Friday 13 April 2012

Stephen Harper’s Pompeii: Evidence-Based vs. The Reality-Based Community

-       Carol Goar

- Attributed to Karl Rove

There was the Census.  There's the National Council of Welfare.  It's a long list, really, of institutions that have been gutted or completely eliminated by the Harper government.  They will tell us their focus is on reducing waste, on saving the public money, etc.  They might even believe that, to some degree.

I think it's pretty clear the Harper Conservatives are following the reality-based community model; they don't feel they need facts now that they've got power.  They can make them up as they go along.

It is beyond tragic that at this time in history, when economic, social and ecological challenges and pressures are mounting, we have a government that is turning its back on information.  You know, that thing that fuels the Knowledge Economy.  But then, this government has made it clear they don't believe in the value of knowledge - who needs to think when you have natural resources to exploit?

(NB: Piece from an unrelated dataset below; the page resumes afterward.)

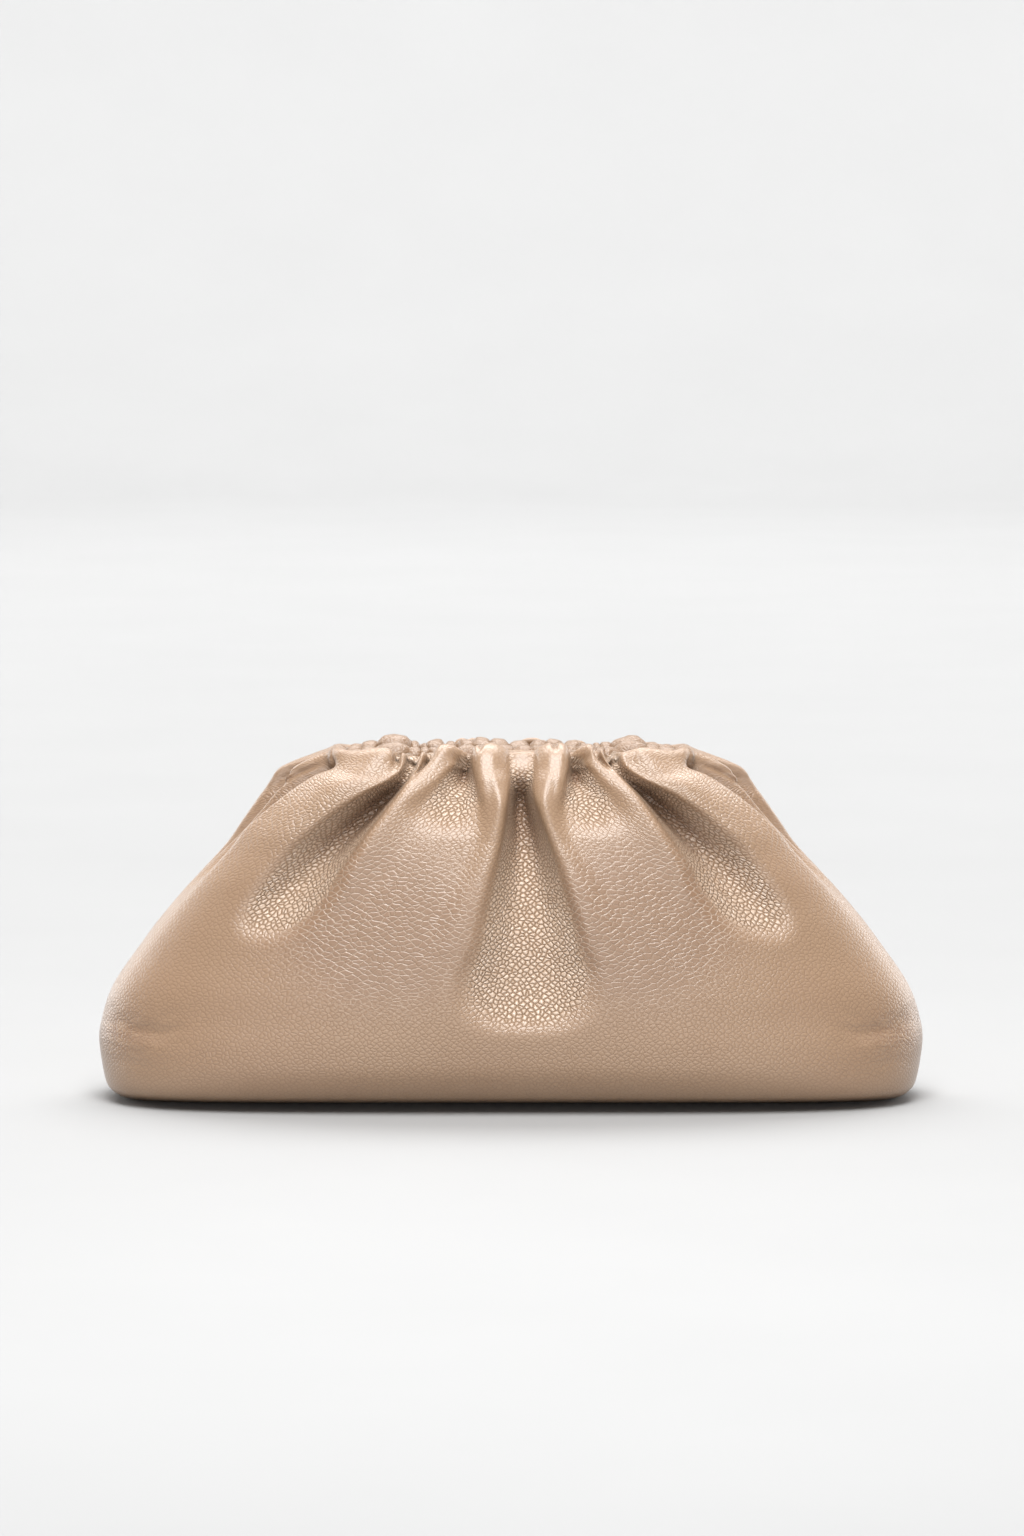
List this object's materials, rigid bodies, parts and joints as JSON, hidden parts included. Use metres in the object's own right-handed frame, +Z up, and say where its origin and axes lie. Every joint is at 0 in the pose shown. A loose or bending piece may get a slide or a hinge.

Team Harper thinks they are being clever, that they have it all figured out.  In reality, their policy track is the equivalent of building a city next to an active volcano.  You've got the rich soil for a short-term fix, but the short-sightedness of that view is going to see them, and Canada, burned in the long run.  There are social laws that do not waver, just as there are natural laws that cannot be escaped.  By trying to ignore social and ecological gravity - by trying to play political God - Harper is pulling on a push door.

Information is essential to making wise (informed) choices.  That's why humanity developed science in the first place; think what you might, the need for evidence-based policy to actually overcome our problems will not waver.  If you doubt that, look at witch-burninigs and the stigma around left-handed people, or viewing mercury-as-a-cure and the flat-earth model. 

Poverty is not addressed by ignorning it, hoping competition will somewhow lead to a trickle-down of accumulated wealth.  Competition is about survival and dominance, which comes at the expense of others.

Poverty begets poverty and poor people breed faster than rich people.  The rich people can try to isolate themselves from the poor, but eventually you end up with either a revolution or North Korea, neither a desirable outcome.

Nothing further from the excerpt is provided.